The Business Education Advantage
The future of business education is both more experiential and more social. Technology has played a central role. It has brought attention to the social skills humans will need in a world where artificial intelligence dominates prediction and decision-making. It has made content more readily available—to be “pulled” on demand, enabling business education to be more interactive and connected, as well as focused on applying concepts and practicing important skills The parallel in business is clear. Thinkers like Michael Arena and Ron Burt are showing companies that organizational agility matters as much as operational efficiency in a “positively disrupt or be disrupted” world, and that agility is supported by social capital—as well as human capital—approaches. As Arena explains, “[H]uman capital is what you know; social capital is how well positioned you are to leverage what you know. Both are equally important, but we have paid very little attention to the latter."

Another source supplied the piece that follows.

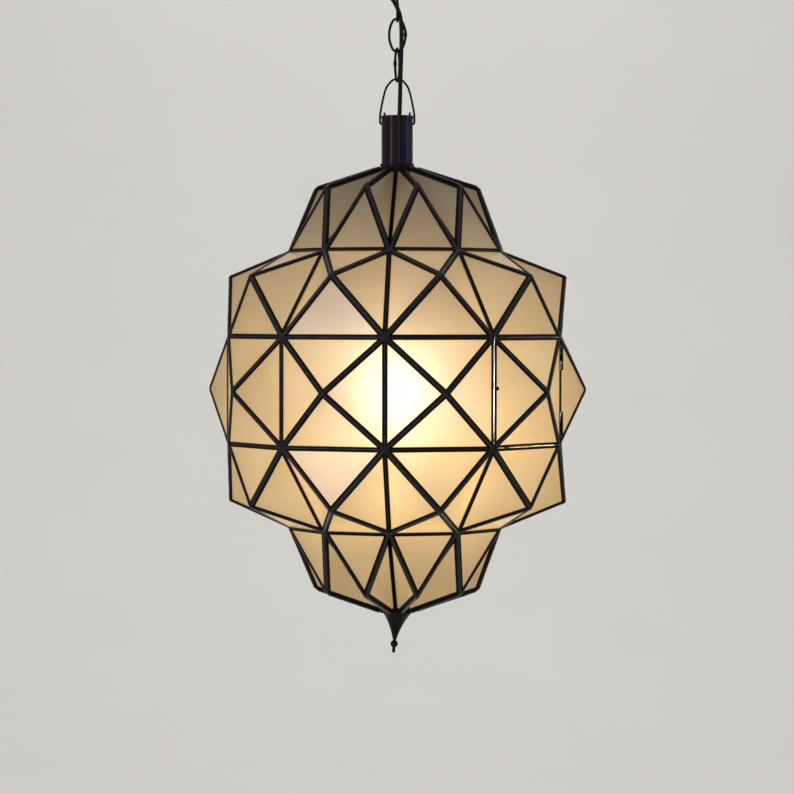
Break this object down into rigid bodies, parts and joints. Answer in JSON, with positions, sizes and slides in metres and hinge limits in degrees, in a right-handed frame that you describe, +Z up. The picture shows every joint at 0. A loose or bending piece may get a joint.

The intersection of experiential learning and social capital development is where business schools will continue to excel. This should not be surprising. After all, management is a social process; it is about getting things done through other people. More and more, I have come to believe that connectedness is a key not only to the success of our learners and relevance of our research but also to unlocking the competitive advantage of business schools in a growing sea of competitors. Our greatest potential is found as much in the diversity of our connections—in the breadth across schools, companies, vertical markets and sectors—as it is in the depth of our research and education. By bringing together managers in one company with managers in completely different ones and engaging them in co-learning and co-creating alongside faculty, both inside and outside of business, we are creating real value while building social capital that no other organization can. To me, business education is no longer just about “knowing, doing, and being”; it is also about “connecting.”